First off, you’ll probably want an AMS for this. I’m not saying this for the multimaterial printing side of things, but because you’ll naturally find yourself printing larger objects that will often run out of filament mid print. Now it will warn you when that happens, but no matter how fast I’ve been at swapping the new filament in, I always get an ugly mark on my print, like on this space marine helmet which actually caused a weakness in the finished print. Having the AMS would autoload the new filament in so long as it matches, and would help to avoid this.

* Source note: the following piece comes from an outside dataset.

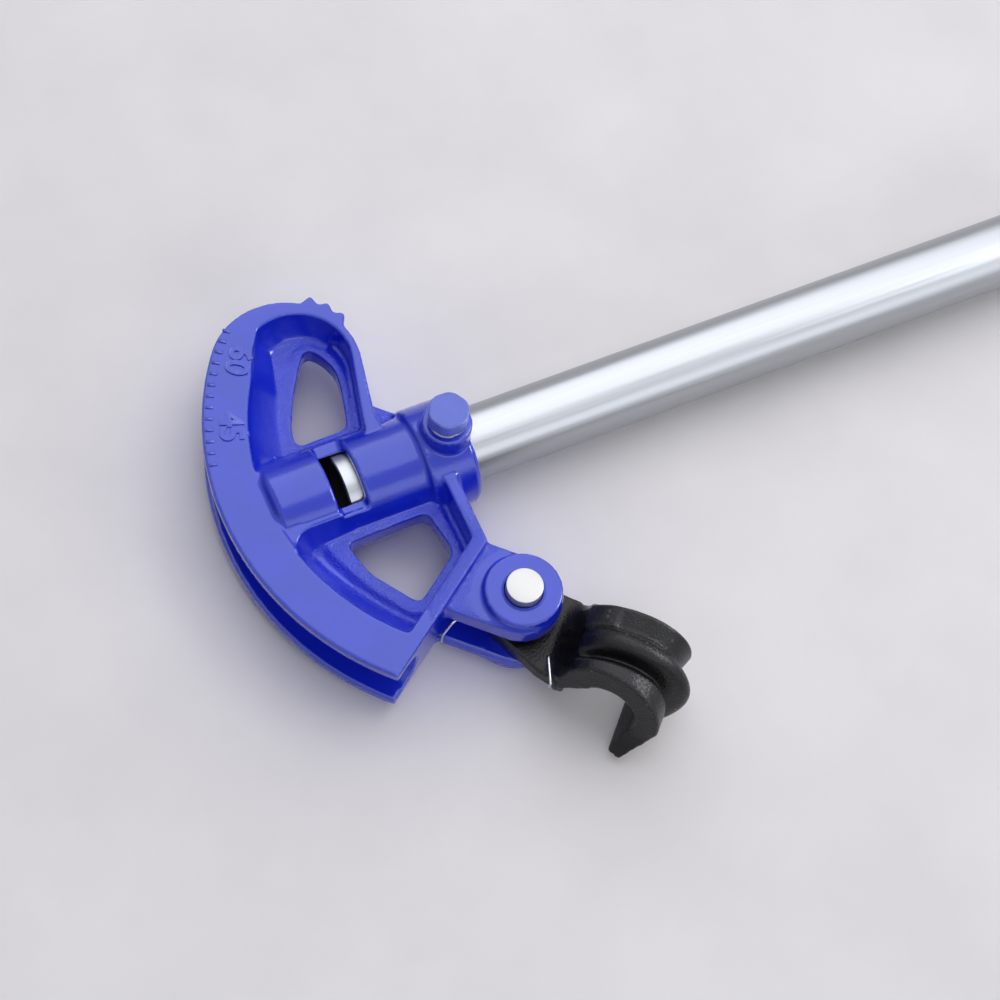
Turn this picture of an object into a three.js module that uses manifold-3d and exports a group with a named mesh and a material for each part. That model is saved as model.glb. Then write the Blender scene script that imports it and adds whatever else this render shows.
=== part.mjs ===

A quick word on multilateral printing. Although this printer will do it when paired with an AMS, if multimaterial and color printing is you primary need, then the H2D or even the H2C will be better placed for this. The H2S can be upgraded to a H2C, but it costs a fair chunk, and it also looks like a very involved process.

You can also get the laser module for this printer, but I’ve not tried it so can’t comment on how effective it is.

Just a word on power consumption. It uses approximately 160-170w printing PLA and pretty much the same for PETG as well. That’s not dissimilar to my P1S, however, during startup it uses around 1000w which is more than my P1S, so if you have a bunch all plugged into one outlet it’s something to be mindful of. Staggering the print jobs is fine since the power draw during printing is fine, but starting them all at once might cause some issues.

Conclusion

So all in all I absolutely love this machine. It is by fay my favourite machine from Bambu Lab so far and I would definitely recommend it. However that comes with a big caveat. If you don’t need to print large props or cosplays pieces, then you’ll be better off with one of the smaller and far cheaper machines like a P2S. The print quality is almost identical, and they take up less room.

However, if you’re in the market for a large format printer that gives excellent quality, and multimaterial printing isn’t at the top of your priority list, then this might be the perfect machine for you.